Your teen got a DUI. Here’s our advice on what to do next.
Teens drink and teens drive, and unfortunately at least some of them will do them together. That’s why it’s particularly important for parents to be vigilant about teen substance abuse before anything happens, and to make sure they have a strategy in place in case it does.
Many parents believe that coming down too hard on their teens about underage drinking will encourage them to rebel and drink more. Some parents even allow their teenagers to drink alcohol at home because they believe teens who drink at home are less likely to abuse alcohol. Unfortunately, studies show that the opposite is true—teens who are allowed to drink alcohol at home are more likely to abuse alcohol than their peers.
Instead of normalizing teen alcohol abuse, experts say parents need to talk to their teens openly and frequently about the risks of substance abuse. Attempts to “scare teens straight” rarely work in the long-term, and teens go right back to their risky behavior once their fear wears off. But frank conversations about alcohol and drug use can guide teens’ decision-making as they get older.
Once a teen is using drugs or alcohol, it’s critical to get them into an evidence-based substance abuse treatment program like Seven Challenges. In many cases, teens use alcohol and drugs to cope with life stresses because they haven’t been taught more appropriate coping strategies, or because they have an underlying mental illness. Effective substance abuse treatment programs work with teens to uncover their reasons for using alcohol or drugs, explore the possibility of mental illness, and help them develop stronger self-coping skills.
Unfortunately, parents are often resistant to the idea that their teens have mental illnesses. Shannon Battle is the clinical director of Family Services of America, an NC-based organization that provides outpatient behavioral health services. She says parents are often “blinded” by their desire to avoid their child’s mental health problems or rationalize their behavior as teenagers being teenagers. This can prevent teens from getting the help they need while creating a cycle of risky behavior in teens and enabling in parents. When alcohol or drugs are involved, this cycle can turn deadly.
Battle encourages parents to seek treatment for their teens as soon as they discover alcohol or drug use, and to be open to whatever treatment plan is suggested by their child’s therapist.
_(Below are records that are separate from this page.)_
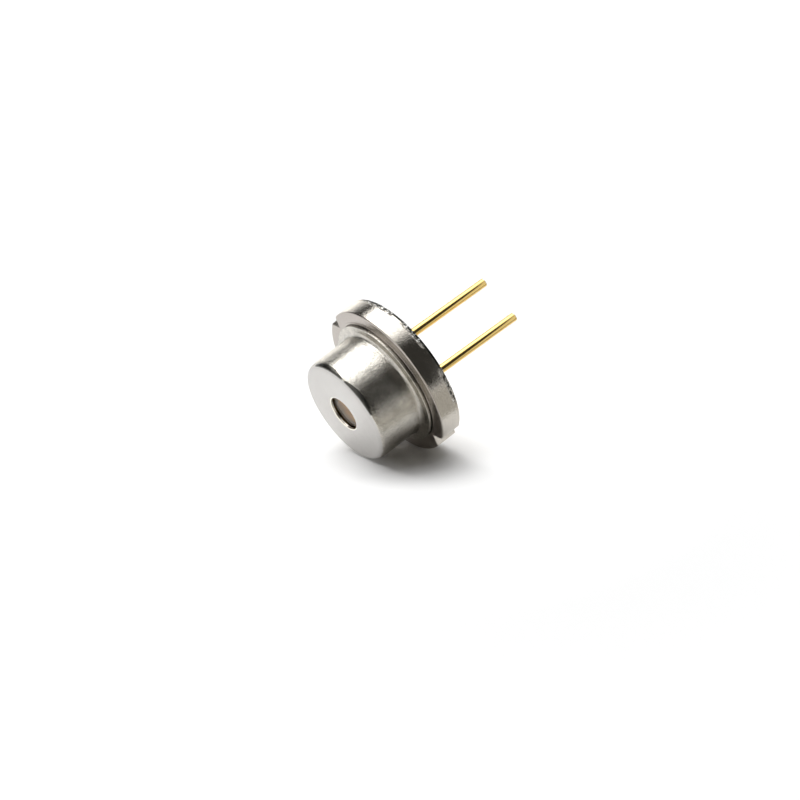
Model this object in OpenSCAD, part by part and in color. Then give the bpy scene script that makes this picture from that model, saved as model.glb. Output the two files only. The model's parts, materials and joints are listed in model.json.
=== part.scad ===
// Laser diode in a round metal can with two leads.
// Every piece is drawn about the optical axis: z = 0 is the front face of the base, light leaves
// along +Z, and the two leads stand on the X axis. lie_at_rest() then turns the finished can to the
// way it lies on a table, on the rim of its base and the rounded nose of its cap.

/* [Base] */
// Diameter of the round base
base_d = 9; // [8.6:0.1:10]
// Thickness of the base
base_t = 1.3; // [1:0.05:2]
// Radius of the rounded front edge of the base
base_edge_r = 0.1; // [0.05:0.01:0.2]
// Depth of the two V notches, which are twice as wide
notch_depth = 0.58; // [0.3:0.02:0.64]
// Width of the index slot in the rim
slot_w = 1; // [0.6:0.1:1.4]
// Depth of the index slot
slot_depth = 0.4; // [0.2:0.05:0.5]
// Height of the weld land above the front face
land_h = 0.03; // [0.02:0.01:0.06]
// How far the weld land reaches past the flange of the cap
land_margin = 0.13; // [0.05:0.01:0.18]

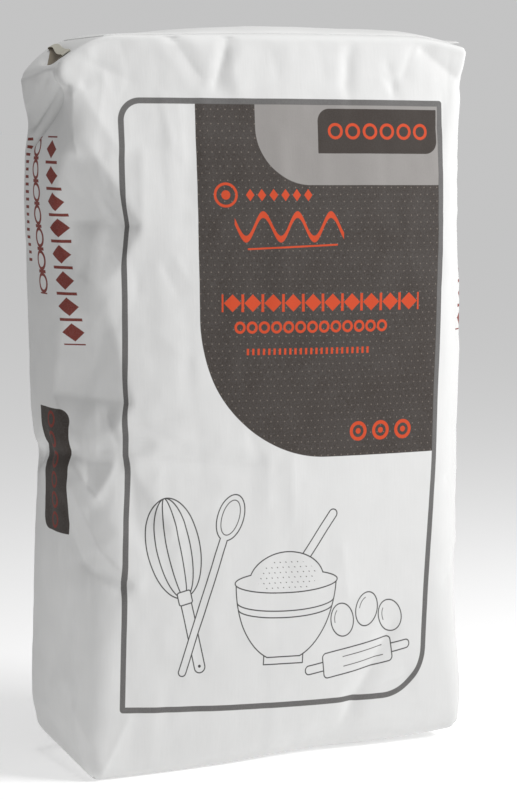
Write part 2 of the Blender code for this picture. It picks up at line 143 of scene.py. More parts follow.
# Sharp creases of the paper on the tube of the four walls: where each starts and ends, its rise and
# its widths. The first number of a place is the way round the sack from the middle of the front,
# positive to the right, and the second is the height. A positive rise is a ridge and a negative one
# a valley. The widths are those of its shoulders, to the left and to the right of the way from
# start to end.
CREASES = (
    ((-0.289, 0.566), (-0.211, 0.610), -0.0054, (0.011, 0.014)),
    ((-0.216, 0.612), (-0.192, 0.602), 0.0033, (0.013, 0.004)),
    ((-0.190, 0.545), (-0.198, 0.602), 0.0045, (0.008, 0.013)),
    ((-0.188, 0.600), (-0.150, 0.545), 0.0024, (0.022, 0.010)),
    ((-0.135, 0.470), (-0.131, 0.552), 0.0014, (0.007, 0.014)),
    ((-0.187, 0.505), (-0.166, 0.486), 0.0011, (0.005, 0.003)),
    ((-0.176, 0.511), (-0.155, 0.488), -0.0011, (0.004, 0.005)),
    ((-0.163, 0.512), (-0.141, 0.491), 0.0010, (0.005, 0.004)),
    ((-0.180, 0.470), (-0.150, 0.462), -0.0010, (0.005, 0.004)),
    ((-0.114, 0.447), (-0.102, 0.426), -0.0011, (0.005, 0.004)),
    ((-0.103, 0.454), (-0.093, 0.438), 0.0009, (0.004, 0.005)),
    ((-0.122, 0.392), (-0.098, 0.370), 0.0008, (0.010, 0.006)),
    ((-0.150, 0.312), (-0.104, 0.318), -0.0013, (0.006, 0.005)),
    ((-0.140, 0.300), (-0.100, 0.298), 0.0012, (0.006, 0.004)),
    ((-0.128, 0.306), (-0.096, 0.290), -0.0011, (0.005, 0.005)),
    ((-0.168, 0.322), (-0.157, 0.297), -0.0021, (0.004, 0.008)),
    ((-0.150, 0.294), (-0.128, 0.292), -0.0015, (0.007, 0.004)),
    ((-0.197, 0.281), (-0.154, 0.277), -0.0033, (0.010, 0.004)),
    ((-0.198, 0.279), (-0.176, 0.250), 0.0033, (0.005, 0.012)),
    ((-0.176, 0.250), (-0.160, 0.279), 0.0030, (0.008, 0.006)),
    ((-0.150, 0.282), (-0.108, 0.214), 0.0030, (0.030, 0.012)),
    ((-0.202, 0.264), (-0.175, 0.204), 0.0033, (0.014, 0.008)),
    ((-0.175, 0.204), (-0.142, 0.170), 0.0030, (0.014, 0.007)),
    ((-0.216, 0.246), (-0.190, 0.190), -0.0027, (0.008, 0.012)),
    ((-0.190, 0.190), (-0.155, 0.168), -0.0027, (0.007, 0.012)),
    ((-0.300, 0.266), (-0.236, 0.296), -0.0054, (0.014, 0.010)),
    ((-0.176, 0.006), (-0.150, 0.058), 0.0024, (0.012, 0.010)),
    ((-0.203, 0.062), (-0.186, 0.036), 0.0015, (0.006, 0.008)),
    ((-0.104, 0.650), (-0.066, 0.602), 0.0033, (0.024, 0.009)),
    ((-0.040, 0.598), (-0.046, 0.650), 0.0027, (0.011, 0.022)),
    ((-0.004, 0.636), (0.000, 0.616), -0.0010, (0.006, 0.006)),
    ((0.068, 0.634), (0.072, 0.590), -0.0012, (0.008, 0.010)),
    ((0.112, 0.622), (0.120, 0.600), -0.0018, (0.007, 0.006)),
    ((-0.113, 0.598), (-0.103, 0.552), 0.0012, (0.008, 0.005)),
    ((-0.096, 0.590), (-0.094, 0.540), 0.0009, (0.007, 0.006)),
    ((-0.035, 0.300), (-0.026, 0.278), -0.0010, (0.006, 0.006)),
    ((-0.017, 0.278), (-0.018, 0.236), 0.0012, (0.007, 0.007)),
    ((0.006, 0.280), (0.007, 0.218), 0.0010, (0.006, 0.008)),
    ((0.057, 0.192), (0.063, 0.146), 0.0014, (0.007, 0.009)),
    ((0.143, 0.648), (0.127, 0.612), -0.0018, (0.006, 0.007)),
    ((0.146, 0.640), (0.197, 0.604), -0.0039, (0.012, 0.012)),
    ((0.061, 0.049), (0.132, 0.068), -0.0021, (0.012, 0.012)),
    ((0.178, 0.430), (0.196, 0.372), -0.0027, (0.010, 0.010)),
    ((0.172, 0.246), (0.198, 0.214), -0.0024, (0.009, 0.009)),
    ((0.170, 0.150), (0.200, 0.170), -0.0027, (0.010, 0.010)),
)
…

Parents should establish clear rules and consequences, and explain to their child why these rules are now necessary. Be open and honest about your love and concern, but do not hesitate to establish and enforce strict boundaries with your child.
Parents of teens with moderate to severe substance abuse problems need to take their concern even further. These parents should also monitor their child’s money and comings and goings very closely, perform frequent searches of their bedrooms, and explain to their children why this monitoring is necessary to keep them safe. Regular and unscheduled drug testing is also an important tool parents can use to protect their teenagers.
If your teenager has been formally charged with a DUI, it’s important to set aside your own fears for their future and let the system do its part. Hire your child a defense attorney and let them do their job in the court-room while you focus on getting your child appropriate substance abuse treatment and ensuring their access to drugs and alcohol are cut off. It can be tempting to fight legal consequences out of a desire to protect your teenagers, but these consequences may be exactly what teens need to understand the severity of their actions.
Even if your teenager hasn’t been formally charged with a DUI, you should give them similar consequences at home. This can involve restricting their driving privileges entirely for a specified length of time, limiting them to driving solely to and from work or school, or requiring them to earn back their driving privileges through volunteer work or other good deeds in the community. No matter how you decide to handle it, it’s critical that your child understand the ramifications of their actions and that the consequences last long enough to make a real impression. This isn’t a lesson that can or should be learned in one or two days.
Above all, parents need to give themselves permission to take a no-tolerance policy where substance abuse is concerned. Never stop telling your kids you love them, but remember that establishing rules and consequences is how parents express their love for their children and help them grow into strong adults.
“Whatever it takes should be done,” Battle said. “Remember, you are a parent first.”